Le but est simple et ne se cache pas : mettre un terme au rite traditionnel.
Christophe Dickès, historien spécialisé du Vatican et du Saint-Siège, note finement, sur Twitter lui aussi, ce paradoxe : « Rome vient donc, non pas d’interpréter le concile Vatican II, mais de le contredire. » car Vatican II considérait textuellement « comme égaux en droit et en dignité tous les rites légitimement reconnus ».
D’aucuns, lisant ces lignes, n’y voient peut-être que querelles picrocholines pour grenouilles de bénitier et se demandent en quoi elles les concernent. Disons le tout de go, ils ont tout faux. Depuis le baptême de Clovis, quand l’Église éternue, c’est la France qui s’enrhume. Que se passera-t-il si exsangue, elle se couche ? « Le mépris affiché pour les ultimes pratiquants est suicidaire », mettait en garde, il y a un an, Yann Raison du Cleuziou dans La Croix, évoquant une base des catholiques – cultuels comme culturels – qui se contracte. l’Église peut-elle s’offrir le luxe, de laisser sur le bord du chemin ces familles, ces jeunes en nombre, ce clergé ?

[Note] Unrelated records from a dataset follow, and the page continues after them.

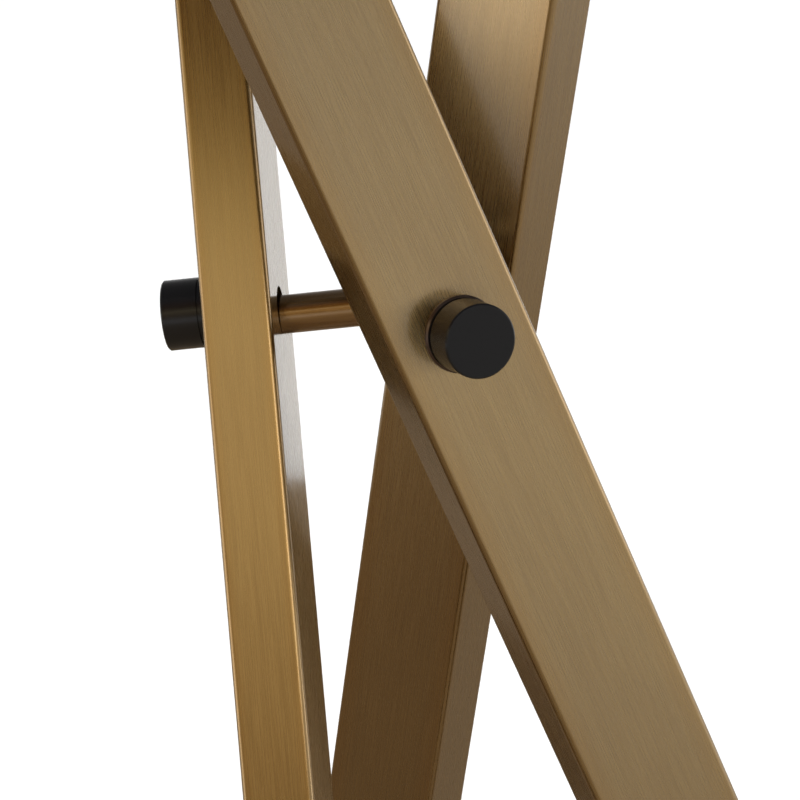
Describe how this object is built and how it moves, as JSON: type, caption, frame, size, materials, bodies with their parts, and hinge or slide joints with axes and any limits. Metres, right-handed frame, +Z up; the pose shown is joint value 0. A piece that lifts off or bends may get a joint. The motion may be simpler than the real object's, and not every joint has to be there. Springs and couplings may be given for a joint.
{
  "type": "cheval floor mirror",
  "caption": "Cheval floor mirror: flat brass tubes twisted into a tripod about a waist joint with black knobs, and a round mirror that tilts between the upper ends.",
  "frame": {"origin": "on the floor, at the middle of the plan of the whole object", "axes": "+Z up, the mirror faces -Y, and it tilts about X"},
  "size_m": [0.6094, 0.5598, 1.8626],
  "materials": {
    "satin_brass": "brushed along its length, satin lacquer",
    "black_metal": "satin black",
    "black_nylon": "moulded, matte",
    "white_bush": "moulded, smooth",
    "zinc_steel": "zinc plated",
    "grey_rubber": "moulded, matte",
    "black_rubber": "matte",
    "silvered_glass": "silvered float glass",
    "grey_felt": "pressed felt",
    "black_board": "painted fibreboard"
  },
  "bodies": {
    "stand": {"front_left_upright": "satin_brass", "foot_plug_front_left": "black_nylon", "foot_pad_front_left": "grey_rubber", "spreader_front_left": "satin_brass", "waist_block_front_left": "zinc_steel", "waist_knob_front_left": "black_metal", "front_right_upright": "satin_brass", "foot_plug_front_right": "black_nylon", "foot_pad_front_right": "grey_rubber", "spreader_front_right": "satin_brass", "waist_block_front_right": "zinc_steel", "waist_knob_front_right": "black_metal", "rear_upright": "satin_brass", "foot_plug_rear": "black_nylon", "foot_pad_rear": "grey_rubber", "spreader_rear": "satin_brass", "waist_block_rear": "zinc_steel", "waist_knob_rear": "black_metal", "rear_top_cap": "black_nylon", "waist_hub": "satin_brass", "waist_studs": "zinc_steel", "waist_collars": "black_metal", "pivot_head_left": "satin_brass", "pivot_bush_left": "white_bush", "friction_washer_left": "black_nylon", "pivot_head_right": "satin_brass", "pivot_bush_right": "white_bush", "friction_washer_right": "black_nylon", "head_screws": "black_metal"},
    "mirror": {"mirror_ring": "satin_brass", "mirror_gasket": "black_rubber", "mirror_glass": "silvered_glass", "mirror_felt": "grey_felt", "backing_board": "black_board", "back_clips": "satin_brass", "clip_screws": "zinc_steel", "pivot_boss_left": "satin_brass", "pivot_boss_right": "satin_brass", "pivot_rod_left": "zinc_steel", "pivot_rod_right": "zinc_steel"},
    "left_knob": {"pivot_collar_left": "black_metal", "pivot_knob_left": "black_metal"},
    "right_knob": {"pivot_collar_right": "black_metal", "pivot_knob_right": "black_metal"}
  },
  "joints": [
    {"name": "mirror_tilt", "type": "hinge", "parent": "stand", "child": "mirror", "pos_m": [0, -0.19915, 1.64], "axis": [-1, 0, 0], "continuous": true},
    {"name": "left_knob_turn", "type": "hinge", "parent": "mirror", "child": "left_knob", "pos_m": [-0.295, -0.19915, 1.64], "axis": [-1, 0, 0], "range_deg": [0, 180]},
    {"name": "right_knob_turn", "type": "hinge", "parent": "mirror", "child": "right_knob", "pos_m": [0.295, -0.19915, 1.64], "axis": [1, 0, 0], "range_deg": [0, 180]}
  ]
}
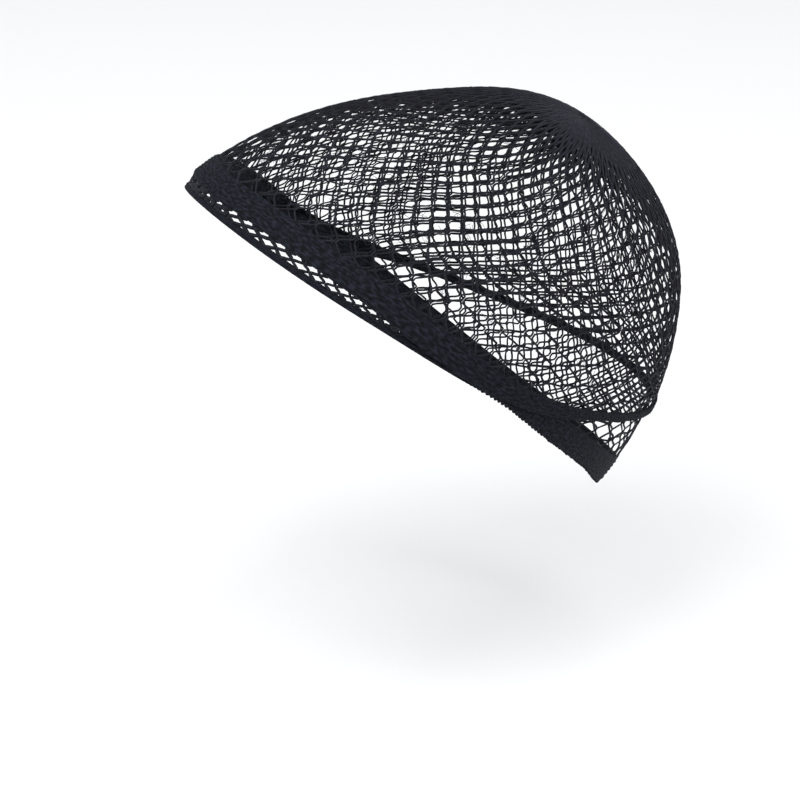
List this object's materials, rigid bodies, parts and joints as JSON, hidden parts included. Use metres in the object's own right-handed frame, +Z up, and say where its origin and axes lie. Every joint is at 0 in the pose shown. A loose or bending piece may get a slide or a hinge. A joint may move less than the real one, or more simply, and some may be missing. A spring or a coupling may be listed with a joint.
{
  "type": "wig cap",
  "caption": "Stretch wig cap of two knitted net layers with an elastic band round each rim, gathered behind the crown, in its worn form.",
  "frame": {"origin": "the top of the hollow, on the inner net's inside above the middle of the head, where a head bears", "axes": "+Z up, -Y towards the wearer's forehead, +X towards the wearer's left"},
  "size_m": [0.1502, 0.1719, 0.1389],
  "materials": {
    "net_yarn": "black textured nylon yarn, matt with a faint blue-grey sheen",
    "band_knit": "black knitted elastic, matt, ribbed lengthwise",
    "gathered_yarn": "black nylon yarn drawn into close radial pleats"
  },
  "bodies": {
    "root": {"outer_net": "net_yarn", "inner_net": "net_yarn", "outer_band": "band_knit", "inner_band": "band_knit", "crown_gather": "gathered_yarn"}
  },
  "joints": []
}
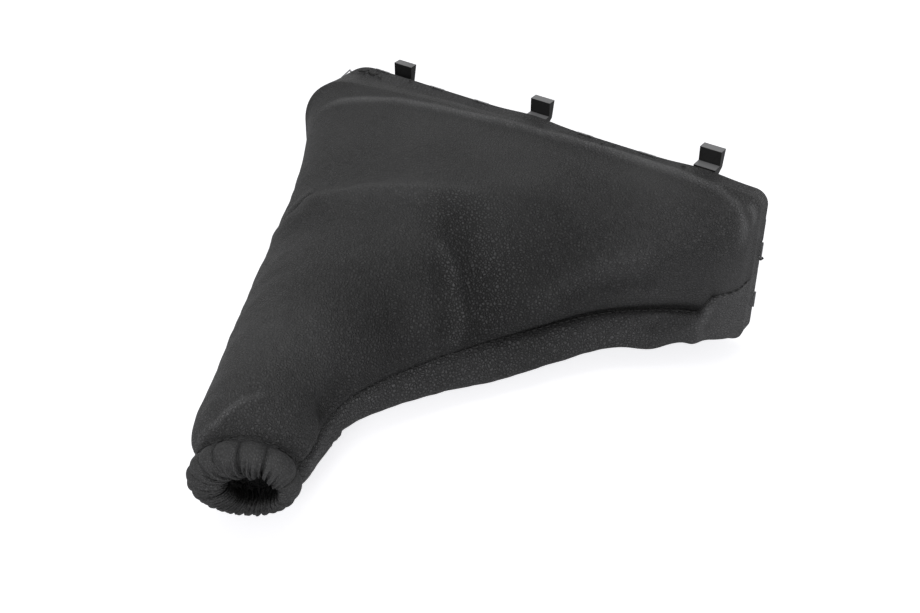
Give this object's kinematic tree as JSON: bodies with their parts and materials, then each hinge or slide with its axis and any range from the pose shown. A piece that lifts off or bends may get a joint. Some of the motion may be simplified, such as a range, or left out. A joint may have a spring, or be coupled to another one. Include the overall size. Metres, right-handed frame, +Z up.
{
  "type": "handbrake gaiter",
  "caption": "Black leatherette gaiter for a handbrake lever: a folded boot stapled over an oblong clip-in frame, narrowing to a gathered elastic neck, lying on its long side.",
  "frame": {"origin": "middle of the box of the whole part, on the floor it lies on", "axes": "+X along the clip frame, +Y from the neck to the frame's rear opening, +Z up as it lies on its long side"},
  "size_m": [0.2218, 0.2266, 0.0821],
  "materials": {
    "black_plastic": "moulded, fine matt grain",
    "black_leather": "pebbled leatherette, soft sheen",
    "hem_leather": "thin pebbled leatherette, gathered",
    "elastic": "covered elastic",
    "steel_wire": "plain wire"
  },
  "bodies": {
    "root": {"clip_frame": "black_plastic", "upper_panel": "black_leather", "lower_panel": "black_leather", "gathered_hem": "hem_leather", "elastic_ring": "elastic", "staple_top_1": "steel_wire", "staple_top_2": "steel_wire", "staple_top_3": "steel_wire", "staple_top_4": "steel_wire", "staple_top_5": "steel_wire", "staple_bottom_1": "steel_wire", "staple_bottom_2": "steel_wire", "staple_bottom_3": "steel_wire", "staple_bottom_4": "steel_wire", "staple_bottom_5": "steel_wire", "staple_right_1": "steel_wire", "staple_right_2": "steel_wire", "staple_left_1": "steel_wire", "staple_left_2": "steel_wire"}
  },
  "joints": []
}
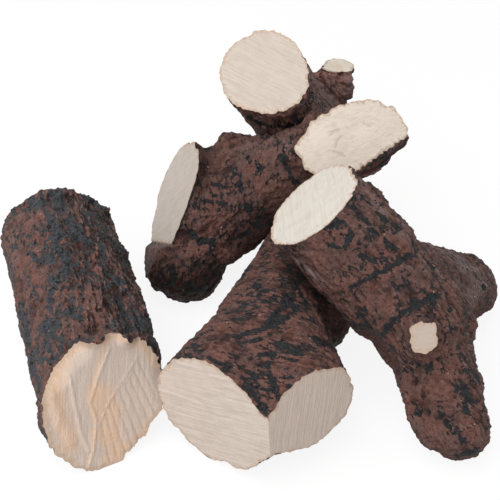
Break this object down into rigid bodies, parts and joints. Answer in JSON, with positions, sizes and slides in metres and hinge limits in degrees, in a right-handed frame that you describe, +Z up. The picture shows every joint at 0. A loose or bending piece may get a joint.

Certains ne voyaient dans le motu proprio Summorum Pontificum de Benoît XVI qu’une transition compréhensive en attendant que les vieillards nostalgiques passent (et trépassent). Ils pensaient à un centre de soins palliatifs. ils ont vu fleurir une pouponnière, comme en témoigne la moyenne d’âge (21 ans) des 12.000 participants au pèlerinage de chrétienté de la Pentecôte en 2019. Dans le même temps, la Fraternité Saint-Pie X, comptait environ 4.500 pèlerins de Chartres vers Paris d’une moyenne d’âge similaire.
Mais tant de brutalité ne peut conduire qu’à la giletjaunisation spirituelle de ces communautés périphériques, qui aujourd’hui, comme l’écrit Christophe Dickès, toujours dans La Croix, « ne sont même plus sûres de bénéficier d’une étable ».
Redisons-le, il n’est pas d’usage dans l’Église d’aller manifester sous les fenêtres des prélats, ni de faire du bruit médiatique, mais il s’est passé ces dernières années beaucoup de choses dans l’Eglise peu usuelles, à commencer par la renonciation d’un pape ou l’interdiction de la messe pour raison sanitaire.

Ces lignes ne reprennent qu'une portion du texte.